Reading for 2025

Thinking out loud after a long time neglecting this space about my reading habits and rhythms for 2025. I love books and always have, but sometimes I’m a poor reader. I spend too much time on my phone. My assigned reading lists get unwieldy. I force myself to read something that I don’t really want to read. So this is a way for me to think through how to better read in the new year. It’ll be all the more important as I start a Doctor of Ministry program in the summer, which will means lots more assigned reading.

I’ve thought about the kinds of reading I do and the times when I read. Perhaps if I more closely connect kinds of reading with places to read I can read more and enjoy my reading more.

Let’s start with the kinds of reading I do. I’ve identified three broad categories: enrichment, required, and fun.

Enrichment reading includes all the various reading I do to enrich myself personally and professionally. This has three subcategories: devotional, journal subscriptions, and book stacks. Devotional reading includes the Bible itself most of all (and I plan to continue the M’Cheyne Bible reading calendar for next year) plus devotional classics that are follow ups or inspirations from the online class I took a few months ago. For journals I currently subscribe to The Atlantic, Christianity Today, and the Journal of Biblical Counseling. All of these I read cover to cover. What I’m calling “book stacks” (surely there’s a better way to describe it) are a list of books or kinds of books related to my field of ministry in various ways, even if only distantly. Journal reading and book stack reading are usually more for professional enrichment than personal enrichment. They’re a rich source of sermon illustrations or places to help me understand the human condition and contemporary culture.

Required reading is exactly what it says: reading that I have committed to do as part of a reading group (the Stott Group) and books necessary for work (such as church planting books in preparation for a church plant).

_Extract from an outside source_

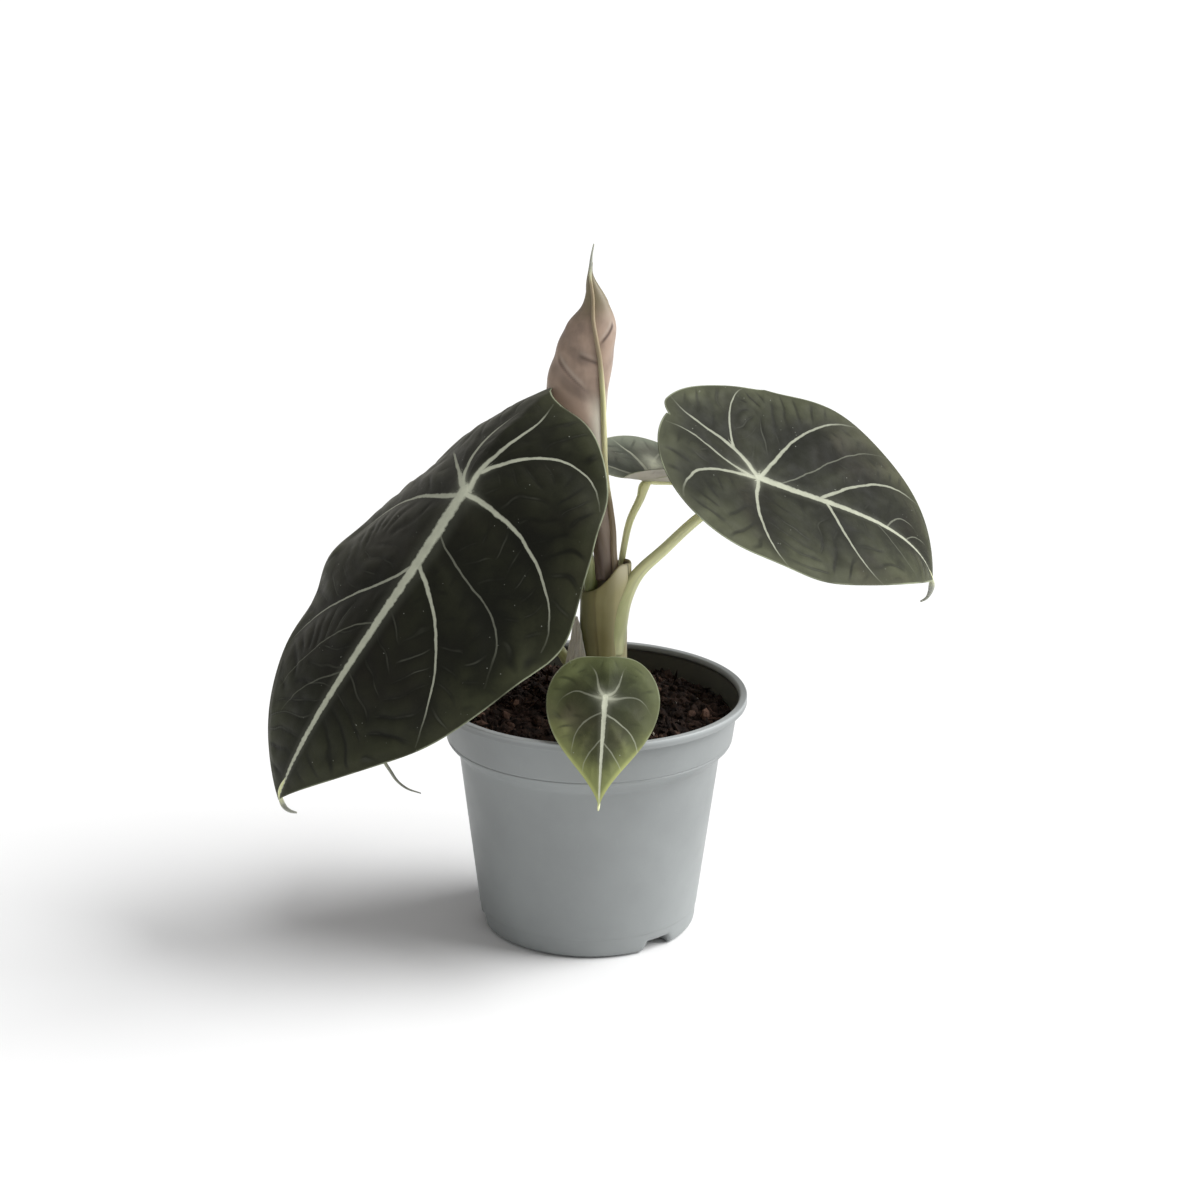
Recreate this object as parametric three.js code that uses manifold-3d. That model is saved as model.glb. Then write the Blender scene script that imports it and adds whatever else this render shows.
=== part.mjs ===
// A black velvet alocasia in its plain grower's pot, in millimetres, +Z up.
// The origin is the middle of the pot's foot, on the surface that it stands on. The largest leaf
// hangs towards -X, the second leaf towards +X, and the smallest leaf over the rim at -Y.
import * as THREE from "three";
import { mergeVertices } from "three/addons/utils/BufferGeometryUtils.js";
import Module from "manifold-3d";

const wasm = await Module();
wasm.setup();

// ---- Driving dimensions -------------------------------------------------------------------

const SEAT = 0.3; // air between pieces that touch
const BLADE = 0.8; // thickness of a leaf blade
const TURN_STEPS = 48; // facets round the pot
const TUBE = { sides: 7, steps: 30 };

const POT = {
  height: 93.5,
  wall: 1.4,
  lip: { radius: 60, height: 3 },
  edge: 0.4, // small bevel on the lip's edges
  mouthRadius: 57.4,
  band: { topRadius: 56.7, footRadius: 54.9, foot: 77 },
  body: { topRadius: 50.1, top: 70.5, footRadius: 41.8, foot: 6 },
  footRound: 4.2, // how far the foot's edge is rounded in
  floor: 2,
};
// Channels under the floor, with a drain hole in the roof of each.
const DRAIN = {
  count: 3, firstAzimuth: -49, width: 11, height: 4, roof: 1.6, start: 15.4, hole: 7, holeAt: 27,
};

const SOIL = {
  level: 85, rings: 11, around: 44, lumps: 90, lumpSize: [3.5, 7], lumpHeight: 2.2, edgeDip: 1.5,
};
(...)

Fun books include bedtime books, which is what I read in bed (usually on Kindle) and are chosen purely for enjoyment, and something new I’m trying called living room history books. I love history, but I don’t always do well reading it at night. Sometimes I want something less demanding. My thought is that I could put the history books in the living room where I could dip into them in the evenings instead of just zoning out on my phone.

As I write this I’m realizing that there are a few kinds of books that are harder to categorize. This past year I decided that I need to read more books by women, people of color, and non-westerners. I’ve made some progress in this but not much. It would make sense to put this in the required reading category, but the problem is that if I don’t have an external motivation to read (such as a scheduled book discussion date), it’s less true that it’s “required.” For that reason I think it should go into the book stack category, and I’ll have to be diligent about having those authors in that stack. / Those are the kinds of books (and articles) I read. Now what about the times of reading?

Early mornings are for devotional reading. Commuting on public transit is great for journal reading as journals are easier to hold and lug around on trains and buses. Work hours are particularly important for required reading, as they are explicitly required for work. I think journal reading should probably go there too since I don’t always take public transit, and I’m not sure when I’d get through my journals if I didn’t read them at work. A lot of the content is pretty heavy stuff too, which makes more sense not to read during leisure times.

At home in the evenings is good for living room history books and other fun reading. That way I don’t have to squirrel myself away from the family, and it’s no big deal to put the book down to help out with homework, take out the trash, and whatnot. Bedtime books are for the very end of the day.

The last category is special study time: longer blocks of time during the week (such as three hours one day in the morning) or a monthly day away study time. Book stack books are probably best tackled during these times, as would be catching up on journals or other stuff that I’ve gotten behind on.

Lastly, I want to embrace more what Alan Jacobs calls “reading at whim”–reading whatever you want without the pressure of accomplishing reading goals or expectations, regardless of where those expectations are coming from. I’ve had a more established rhythm for fun books, which includes light British reading (like 44 Scotland Street series), Ian Rankin detective stories, science fiction, Stephen King (chronological), and science or nature reading. I definitely want to keep reading Rankin, King, and the 44 Scotland Street books as they come out. But I think I might abandon my strict ordering of the reading, even though it has served me well for the past few years. I also think reading at whim can apply to living room history and the book stack reading.

Depending on how motivated I am, I’ll update this blog to see how my reading is going, what’s working, and what’s not working.